特殊清掃業者は専用の検知薬を使用して、肉眼では確認できない血液痕なども特定し、徹底的に除去します。これにより、見えない部分を含めた完全な清掃が可能になります。

清掃作業

汚物撤去や除菌、消臭の後には、通常の清掃作業も行われます。これにより、部屋全体が清潔な状態に戻ります。

清掃作業の内容

・床・壁・天井などの表面清掃

・窓やサッシの清掃

・水回り(キッチン、浴室、トイレ)の清掃

・エアコンなど設備の清掃

清掃作業は特殊清掃の最終段階として行われ、部屋を次の入居者を迎えられる状態に戻すための重要なステップです。

遺品整理

孤独死現場には故人の遺品が残されています。これらの整理も特殊清掃の範囲に含まれることが多いです。

遺品整理の内容

・貴重品(現金、通帳、宝飾品など)の探索・保管

・思い出の品(写真、手紙など)の仕分け

・日用品や家具の整理

・不用品の適切な処分

遺品整理は法的な問題も含む作業です。
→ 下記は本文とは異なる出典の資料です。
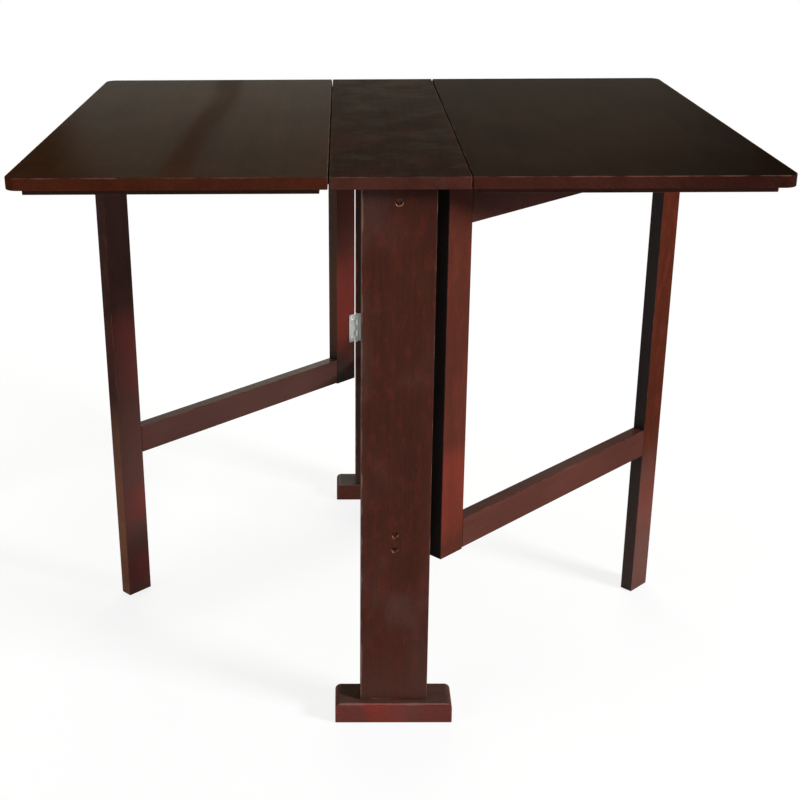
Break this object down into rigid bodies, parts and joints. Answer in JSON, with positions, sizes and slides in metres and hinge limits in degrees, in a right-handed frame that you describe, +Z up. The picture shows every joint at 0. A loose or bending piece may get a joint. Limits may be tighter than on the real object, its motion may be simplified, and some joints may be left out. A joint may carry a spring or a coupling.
{
  "type": "folding gateleg dining table",
  "caption": "Folding gateleg dining table: a narrow centre panel on board-shaped end posts, with a drop leaf at each side and a swinging gate under each leaf.",
  "frame": {"origin": "on the floor under the middle of the top", "axes": "+X along the table's length, across both leaves; +Y from the front post to the rear post; +Z up"},
  "size_m": [0.9202, 0.77, 0.75],
  "materials": {
    "top_board": "dark mahogany stain under satin lacquer",
    "frame_wood": "mahogany stain under satin lacquer",
    "gate_wood": "red mahogany stain under satin lacquer",
    "hinge_steel": "bright zinc plate",
    "screw_steel": "dark passivated plate"
  },
  "bodies": {
    "frame": {"centre_top": "top_board", "front_post": "frame_wood", "rear_post": "frame_wood", "front_foot": "frame_wood", "rear_foot": "frame_wood", "upper_stretcher": "frame_wood", "lower_stretcher": "frame_wood", "centre_top_front_screw": "screw_steel", "centre_top_rear_screw": "screw_steel", "front_post_upper_screw": "screw_steel", "front_post_lower_a_screw": "screw_steel", "front_post_lower_b_screw": "screw_steel", "front_foot_screw_a": "screw_steel", "front_foot_screw_b": "screw_steel", "rear_post_upper_screw": "screw_steel", "rear_post_lower_a_screw": "screw_steel", "rear_post_lower_b_screw": "screw_steel", "rear_foot_screw_a": "screw_steel", "rear_foot_screw_b": "screw_steel", "left_leaf_front_hinge_panel_plate": "hinge_steel", "left_leaf_front_hinge_pin": "hinge_steel", "left_leaf_rear_hinge_panel_plate": "hinge_steel", "left_leaf_rear_hinge_pin": "hinge_steel", "left_gate_lower_hinge_post_plate": "hinge_steel", "left_gate_lower_hinge_pin": "hinge_steel", "left_gate_upper_hinge_post_plate": "hinge_steel", "left_gate_upper_hinge_pin": "hinge_steel", "right_leaf_front_hinge_panel_plate": "hinge_steel", "right_leaf_front_hinge_pin": "hinge_steel", "right_leaf_rear_hinge_panel_plate": "hinge_steel", "right_leaf_rear_hinge_pin": "hinge_steel", "right_gate_lower_hinge_post_plate": "hinge_steel", "right_gate_lower_hinge_pin": "hinge_steel", "right_gate_upper_hinge_post_plate": "hinge_steel", "right_gate_upper_hinge_pin": "hinge_steel"},
    "left_leaf_body": {"left_leaf": "top_board", "left_leaf_front_batten": "frame_wood", "left_leaf_rear_batten": "frame_wood", "left_stop_block": "frame_wood", "left_leaf_front_hinge_leaf_plate": "hinge_steel", "left_leaf_rear_hinge_leaf_plate": "hinge_steel"},
    "right_leaf_body": {"right_leaf": "top_board", "right_leaf_front_batten": "frame_wood", "right_leaf_rear_batten": "frame_wood", "right_stop_block": "frame_wood", "right_leaf_front_hinge_leaf_plate": "hinge_steel", "right_leaf_rear_hinge_leaf_plate": "hinge_steel"},
    "left_gate_body": {"left_gate_stile": "gate_wood", "left_gate_leg": "gate_wood", "left_gate_top_rail": "gate_wood", "left_gate_lower_rail": "gate_wood", "left_gate_lower_hinge_gate_plate": "hinge_steel", "left_gate_upper_hinge_gate_plate": "hinge_steel"},
    "right_gate_body": {"right_gate_stile": "gate_wood", "right_gate_leg": "gate_wood", "right_gate_top_rail": "gate_wood", "right_gate_lower_rail": "gate_wood", "right_gate_lower_hinge_gate_plate": "hinge_steel", "right_gate_upper_hinge_gate_plate": "hinge_steel"}
  },
  "joints": [
    {"name": "left_gate_swing", "type": "hinge", "parent": "frame", "child": "left_gate_body", "pos_m": [-0.043, 0.33405, 0.4815], "axis": [0, 0, 1], "range_deg": [0, 45]},
    {"name": "right_gate_swing", "type": "hinge", "parent": "frame", "child": "right_gate_body", "pos_m": [0.043, -0.33405, 0.4815], "axis": [0, 0, 1], "range_deg": [0, 45]},
    {"name": "left_leaf_lift", "type": "hinge", "parent": "frame", "child": "left_leaf_body", "pos_m": [-0.0833, 0, 0.73205], "axis": [0, 1, 0], "range_deg": [0, 4]},
    {"name": "right_leaf_lift", "type": "hinge", "parent": "frame", "child": "right_leaf_body", "pos_m": [0.0833, 0, 0.73205], "axis": [0, -1, 0], "range_deg": [0, 4]}
  ]
}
貴重品や思い出の品は相続人に引き渡すべきものなので、きちんと仕分けて保管することが重要です。特殊清掃業者の多くは、遺品整理の専門知識も持っているため、安心して任せることができます。

まとめ

アパートやマンションでの孤独死は、物件管理者にとって大きな負担ですが、適切な対応と知識があれば、この困難な状況を乗り越えることができます。

孤独死の問題は、高齢化社会の進行とともに今後ますます増加する可能性があります。物件管理者として適切な知識を持ち、事前の対策と発生時の迅速な対応を心がけることで、リスクを最小限に抑えることができます。

特殊清掃や費用負担について不安がある場合は、特殊清掃の専門業者や弁護士などの専門家に相談することをお勧めします。適切なアドバイスを受けることで、スムーズな対応が可能になるでしょう。